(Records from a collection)
━━━━━━━━

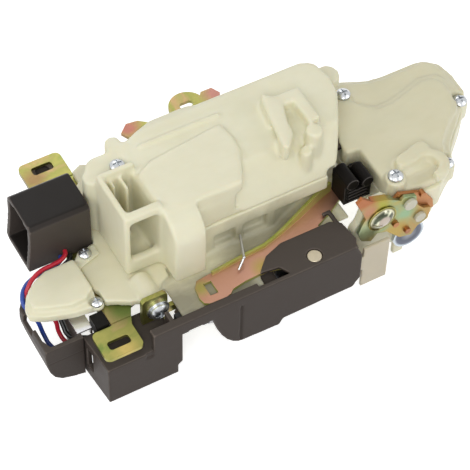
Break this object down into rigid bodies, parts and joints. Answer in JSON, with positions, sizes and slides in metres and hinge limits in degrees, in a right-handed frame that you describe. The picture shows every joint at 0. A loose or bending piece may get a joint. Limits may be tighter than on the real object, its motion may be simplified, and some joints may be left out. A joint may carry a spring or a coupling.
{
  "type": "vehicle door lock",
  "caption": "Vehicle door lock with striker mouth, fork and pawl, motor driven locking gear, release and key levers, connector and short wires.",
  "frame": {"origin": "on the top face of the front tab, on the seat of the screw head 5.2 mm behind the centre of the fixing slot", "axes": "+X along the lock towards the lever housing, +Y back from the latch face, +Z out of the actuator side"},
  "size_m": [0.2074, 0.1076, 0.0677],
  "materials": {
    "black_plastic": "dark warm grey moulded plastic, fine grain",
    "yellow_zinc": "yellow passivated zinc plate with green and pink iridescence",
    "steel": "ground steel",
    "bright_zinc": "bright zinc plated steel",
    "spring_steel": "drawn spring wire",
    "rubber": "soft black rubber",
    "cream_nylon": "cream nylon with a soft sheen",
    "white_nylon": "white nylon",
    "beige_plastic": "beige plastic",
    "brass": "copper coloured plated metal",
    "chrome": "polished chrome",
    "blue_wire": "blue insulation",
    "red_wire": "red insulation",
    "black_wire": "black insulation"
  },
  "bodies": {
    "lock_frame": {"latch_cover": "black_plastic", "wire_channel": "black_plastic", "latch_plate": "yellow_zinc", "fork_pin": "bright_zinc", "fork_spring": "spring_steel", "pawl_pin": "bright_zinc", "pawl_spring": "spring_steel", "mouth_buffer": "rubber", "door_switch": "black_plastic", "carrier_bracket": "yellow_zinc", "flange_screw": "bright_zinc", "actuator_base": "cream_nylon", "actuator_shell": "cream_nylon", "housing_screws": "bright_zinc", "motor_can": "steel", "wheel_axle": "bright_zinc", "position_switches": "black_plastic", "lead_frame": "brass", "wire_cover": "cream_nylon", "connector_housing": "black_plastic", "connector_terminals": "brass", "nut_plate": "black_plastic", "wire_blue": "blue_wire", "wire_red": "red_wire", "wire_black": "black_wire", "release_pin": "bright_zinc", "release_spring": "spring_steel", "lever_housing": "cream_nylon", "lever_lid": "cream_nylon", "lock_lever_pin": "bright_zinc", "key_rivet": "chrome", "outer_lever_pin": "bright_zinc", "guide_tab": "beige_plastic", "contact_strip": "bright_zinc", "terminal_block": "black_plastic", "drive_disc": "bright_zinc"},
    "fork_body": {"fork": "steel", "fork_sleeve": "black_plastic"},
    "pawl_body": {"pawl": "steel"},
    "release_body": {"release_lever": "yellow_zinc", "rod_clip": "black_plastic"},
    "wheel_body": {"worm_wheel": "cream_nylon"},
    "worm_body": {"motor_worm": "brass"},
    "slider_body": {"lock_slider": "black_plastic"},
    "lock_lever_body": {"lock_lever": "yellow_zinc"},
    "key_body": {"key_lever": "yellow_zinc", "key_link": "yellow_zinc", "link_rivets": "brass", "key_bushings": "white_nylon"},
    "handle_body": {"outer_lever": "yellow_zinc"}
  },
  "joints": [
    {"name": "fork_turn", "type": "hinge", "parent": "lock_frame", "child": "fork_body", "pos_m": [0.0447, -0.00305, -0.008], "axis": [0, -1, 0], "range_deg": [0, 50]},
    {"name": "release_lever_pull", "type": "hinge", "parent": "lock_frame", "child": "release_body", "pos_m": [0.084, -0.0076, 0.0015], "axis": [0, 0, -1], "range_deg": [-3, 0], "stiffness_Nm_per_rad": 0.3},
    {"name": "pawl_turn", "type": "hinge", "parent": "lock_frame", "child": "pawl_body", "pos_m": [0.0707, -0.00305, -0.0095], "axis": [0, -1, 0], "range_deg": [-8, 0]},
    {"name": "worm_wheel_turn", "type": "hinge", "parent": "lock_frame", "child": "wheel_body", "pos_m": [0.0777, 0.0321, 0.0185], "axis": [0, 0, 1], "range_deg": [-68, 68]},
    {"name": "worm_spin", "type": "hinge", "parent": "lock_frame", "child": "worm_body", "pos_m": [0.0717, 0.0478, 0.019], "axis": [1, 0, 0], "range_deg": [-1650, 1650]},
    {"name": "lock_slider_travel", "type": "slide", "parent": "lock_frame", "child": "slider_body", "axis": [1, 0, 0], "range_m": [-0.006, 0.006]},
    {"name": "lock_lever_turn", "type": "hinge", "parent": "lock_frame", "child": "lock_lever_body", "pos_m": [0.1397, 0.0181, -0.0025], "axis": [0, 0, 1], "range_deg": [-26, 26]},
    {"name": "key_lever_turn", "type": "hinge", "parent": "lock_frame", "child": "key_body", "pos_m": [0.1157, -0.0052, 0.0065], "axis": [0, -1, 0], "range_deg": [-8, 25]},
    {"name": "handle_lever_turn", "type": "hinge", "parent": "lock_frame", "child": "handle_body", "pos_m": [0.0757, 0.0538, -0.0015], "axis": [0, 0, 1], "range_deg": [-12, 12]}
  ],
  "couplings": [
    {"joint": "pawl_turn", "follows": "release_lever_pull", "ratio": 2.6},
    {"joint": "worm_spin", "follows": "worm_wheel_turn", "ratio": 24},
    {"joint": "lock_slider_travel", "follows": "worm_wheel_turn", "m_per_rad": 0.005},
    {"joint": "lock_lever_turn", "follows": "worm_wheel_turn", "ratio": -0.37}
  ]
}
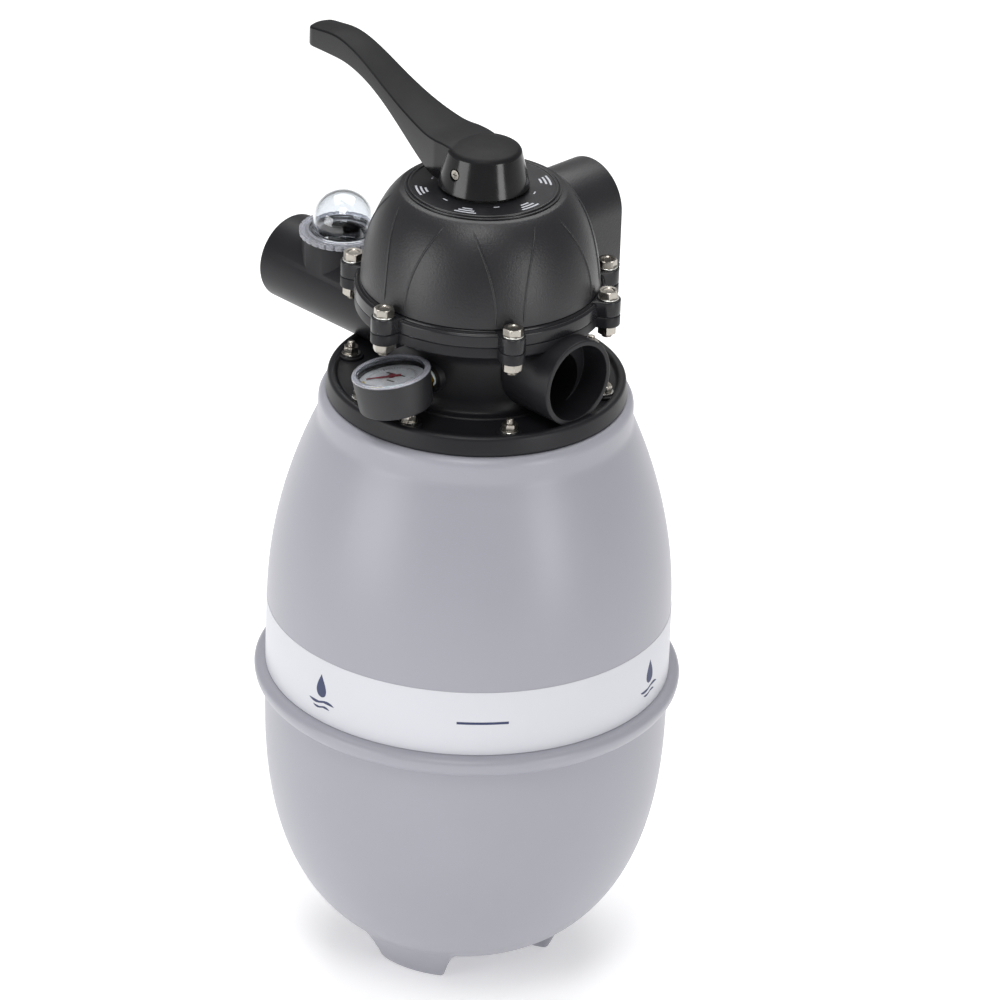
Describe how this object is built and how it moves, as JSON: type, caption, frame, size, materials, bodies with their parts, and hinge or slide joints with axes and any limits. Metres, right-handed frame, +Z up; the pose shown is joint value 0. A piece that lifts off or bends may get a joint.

━━━━━━━━

BRIEF: Copy every record above exactly as it appears.

TASK SOLUTION:
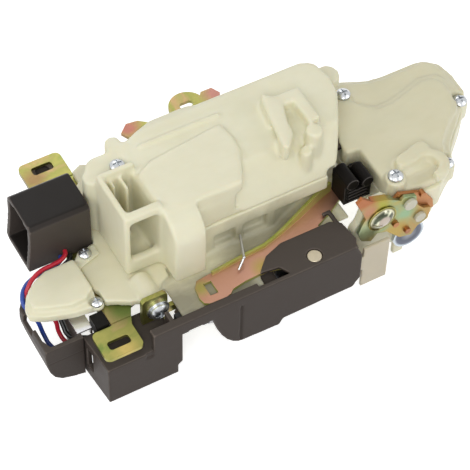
Break this object down into rigid bodies, parts and joints. Answer in JSON, with positions, sizes and slides in metres and hinge limits in degrees, in a right-handed frame that you describe. The picture shows every joint at 0. A loose or bending piece may get a joint. Limits may be tighter than on the real object, its motion may be simplified, and some joints may be left out. A joint may carry a spring or a coupling.
{
  "type": "vehicle door lock",
  "caption": "Vehicle door lock with striker mouth, fork and pawl, motor driven locking gear, release and key levers, connector and short wires.",
  "frame": {"origin": "on the top face of the front tab, on the seat of the screw head 5.2 mm behind the centre of the fixing slot", "axes": "+X along the lock towards the lever housing, +Y back from the latch face, +Z out of the actuator side"},
  "size_m": [0.2074, 0.1076, 0.0677],
  "materials": {
    "black_plastic": "dark warm grey moulded plastic, fine grain",
    "yellow_zinc": "yellow passivated zinc plate with green and pink iridescence",
    "steel": "ground steel",
    "bright_zinc": "bright zinc plated steel",
    "spring_steel": "drawn spring wire",
    "rubber": "soft black rubber",
    "cream_nylon": "cream nylon with a soft sheen",
    "white_nylon": "white nylon",
    "beige_plastic": "beige plastic",
    "brass": "copper coloured plated metal",
    "chrome": "polished chrome",
    "blue_wire": "blue insulation",
    "red_wire": "red insulation",
    "black_wire": "black insulation"
  },
  "bodies": {
    "lock_frame": {"latch_cover": "black_plastic", "wire_channel": "black_plastic", "latch_plate": "yellow_zinc", "fork_pin": "bright_zinc", "fork_spring": "spring_steel", "pawl_pin": "bright_zinc", "pawl_spring": "spring_steel", "mouth_buffer": "rubber", "door_switch": "black_plastic", "carrier_bracket": "yellow_zinc", "flange_screw": "bright_zinc", "actuator_base": "cream_nylon", "actuator_shell": "cream_nylon", "housing_screws": "bright_zinc", "motor_can": "steel", "wheel_axle": "bright_zinc", "position_switches": "black_plastic", "lead_frame": "brass", "wire_cover": "cream_nylon", "connector_housing": "black_plastic", "connector_terminals": "brass", "nut_plate": "black_plastic", "wire_blue": "blue_wire", "wire_red": "red_wire", "wire_black": "black_wire", "release_pin": "bright_zinc", "release_spring": "spring_steel", "lever_housing": "cream_nylon", "lever_lid": "cream_nylon", "lock_lever_pin": "bright_zinc", "key_rivet": "chrome", "outer_lever_pin": "bright_zinc", "guide_tab": "beige_plastic", "contact_strip": "bright_zinc", "terminal_block": "black_plastic", "drive_disc": "bright_zinc"},
    "fork_body": {"fork": "steel", "fork_sleeve": "black_plastic"},
    "pawl_body": {"pawl": "steel"},
    "release_body": {"release_lever": "yellow_zinc", "rod_clip": "black_plastic"},
    "wheel_body": {"worm_wheel": "cream_nylon"},
    "worm_body": {"motor_worm": "brass"},
    "slider_body": {"lock_slider": "black_plastic"},
    "lock_lever_body": {"lock_lever": "yellow_zinc"},
    "key_body": {"key_lever": "yellow_zinc", "key_link": "yellow_zinc", "link_rivets": "brass", "key_bushings": "white_nylon"},
    "handle_body": {"outer_lever": "yellow_zinc"}
  },
  "joints": [
    {"name": "fork_turn", "type": "hinge", "parent": "lock_frame", "child": "fork_body", "pos_m": [0.0447, -0.00305, -0.008], "axis": [0, -1, 0], "range_deg": [0, 50]},
    {"name": "release_lever_pull", "type": "hinge", "parent": "lock_frame", "child": "release_body", "pos_m": [0.084, -0.0076, 0.0015], "axis": [0, 0, -1], "range_deg": [-3, 0], "stiffness_Nm_per_rad": 0.3},
    {"name": "pawl_turn", "type": "hinge", "parent": "lock_frame", "child": "pawl_body", "pos_m": [0.0707, -0.00305, -0.0095], "axis": [0, -1, 0], "range_deg": [-8, 0]},
    {"name": "worm_wheel_turn", "type": "hinge", "parent": "lock_frame", "child": "wheel_body", "pos_m": [0.0777, 0.0321, 0.0185], "axis": [0, 0, 1], "range_deg": [-68, 68]},
    {"name": "worm_spin", "type": "hinge", "parent": "lock_frame", "child": "worm_body", "pos_m": [0.0717, 0.0478, 0.019], "axis": [1, 0, 0], "range_deg": [-1650, 1650]},
    {"name": "lock_slider_travel", "type": "slide", "parent": "lock_frame", "child": "slider_body", "axis": [1, 0, 0], "range_m": [-0.006, 0.006]},
    {"name": "lock_lever_turn", "type": "hinge", "parent": "lock_frame", "child": "lock_lever_body", "pos_m": [0.1397, 0.0181, -0.0025], "axis": [0, 0, 1], "range_deg": [-26, 26]},
    {"name": "key_lever_turn", "type": "hinge", "parent": "lock_frame", "child": "key_body", "pos_m": [0.1157, -0.0052, 0.0065], "axis": [0, -1, 0], "range_deg": [-8, 25]},
    {"name": "handle_lever_turn", "type": "hinge", "parent": "lock_frame", "child": "handle_body", "pos_m": [0.0757, 0.0538, -0.0015], "axis": [0, 0, 1], "range_deg": [-12, 12]}
  ],
  "couplings": [
    {"joint": "pawl_turn", "follows": "release_lever_pull", "ratio": 2.6},
    {"joint": "worm_spin", "follows": "worm_wheel_turn", "ratio": 24},
    {"joint": "lock_slider_travel", "follows": "worm_wheel_turn", "m_per_rad": 0.005},
    {"joint": "lock_lever_turn", "follows": "worm_wheel_turn", "ratio": -0.37}
  ]
}
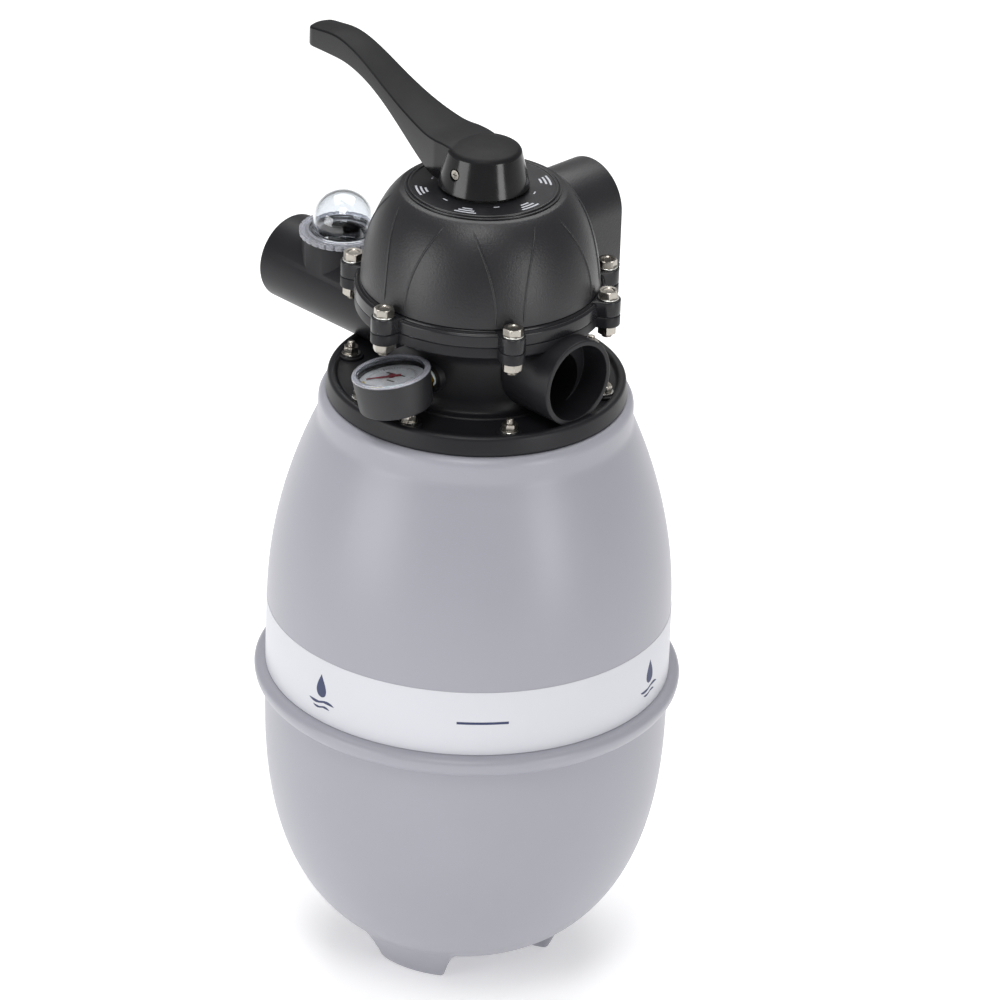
Describe how this object is built and how it moves, as JSON: type, caption, frame, size, materials, bodies with their parts, and hinge or slide joints with axes and any limits. Metres, right-handed frame, +Z up; the pose shown is joint value 0. A piece that lifts off or bends may get a joint.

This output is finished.